Interestingly, we identified insertions and deletions occurring in CDR2 sequences (see Additional file1: Figure S8). Previous analyses have shown that somatic hypermutation, rather than gene conversion, functions to increase the diversity of bovine immunoglobulin[26, 50]. We extend this hypothesis by providing evidence that base insertions and deletions within bovine IgG CDR2 regions are likely operating to further diversify the bovine immunoglobulin repertoire. Similar somatic insertions/deletions outside of CDR3 have been shown to greatly alter antibody structure and function[51, 52]. The results reported herein reinforce previous hypotheses regarding the presence of several mechanisms (e.g. increased CDR3 length) that serve to offset the lack of germline V, D, J segment diversity observed with Bos taurus.

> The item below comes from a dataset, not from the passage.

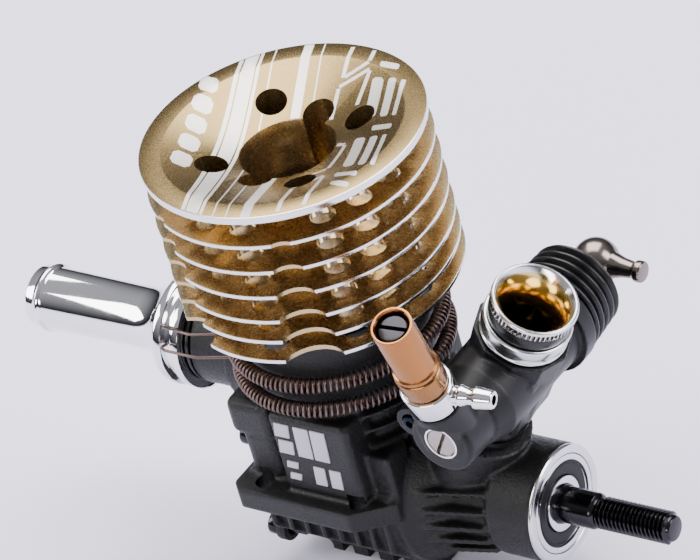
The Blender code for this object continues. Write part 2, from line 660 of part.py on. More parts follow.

Utility of network analyses of antigen binding regions

Network-based analyses of expressed antibody repertoires provide a functional approach to visualizing antibody diversity both within and among individuals[53] and are especially useful for identifying patterns associated with antigen binding. Moreover, network topologies can be assessed statistically using measures such as C[41, 54]. We utilized a network-based approach to visualize patterns among antigen binding region motifs of expressed bovine IgG repertoires and identified clusters within individuals (Figure8, Additional file1: Figures S3–S6). These clusters represent closely related antigen binding regions (CDRs1–3) as elucidated by all vs. all BLAST searches of each repertoire. Our results indicate that the expressed IgG repertoires among individuals sharing common life history traits and/or genetic backgrounds exhibit similar antigen binding networks. For example, the repertoires of crossbred USMARC Calves 1 and 2 were more common to each other than with purebred Holstein NADC Calves 3 and 4 (Figure8). There are four distinct clusters present in the expressed IgG antigen binding regions of Calves 1 and 2 and it is possible that these individuals are 1) up-regulating antibodies as a result of exposure to a similar antigen(s), and/or 2) exhibiting preferential usage of germline V, D, J segment usage. The repertoires of Calves 3 and 4 do not show common clustering patterns as distinct as those shared in Calves 1 and 2; however, they are similar in that many small closely related clusters are observed in both repertoires.

Our analyses suggest that network or cluster-based approaches to characterizing expressed antibody repertoires will be useful for future studies of the immune response to pathogens, especially in controlled challenge experiments. We were able to use this approach to easily identify distinct clusters within IgG repertoires and to describe the amino acid variability observed in antigen binding regions of each cluster (Additional file1: Figure S7). Implementation of this or similar approaches using data generated from challenge experiments will likely yield valuable information regarding the natural immune response to pathogens. We hypothesize that such information will show novel natural antigen binding solutions to specific pathogens of interest and can be used for the development of vaccines, antibody engineering, and disease surveillance initiatives.

Conclusions

Deep sequencing of individual antibody repertoires will increase our understanding of the adaptive immune response and will be a valuable tool for a wide range of studies. We utilized CCS technology to provide baseline data of the bovine IgG repertoire. This sequencing approach results in higher per-base quality and reduces concerns about spurious results. When used in combination with network or cluster-based analyses, this approach can be used for future studies such as host immune response to infections and vaccines. Additional analyses of patterns within antigen binding sequence repertories may identify correlations between expressed antibodies and underlying genetic factors, individual life history traits, and presence or absence of pathogens.

Availability of supporting data

Supporting data are provided at the following LabArchives DOI: 10.6070/H4W66HP1.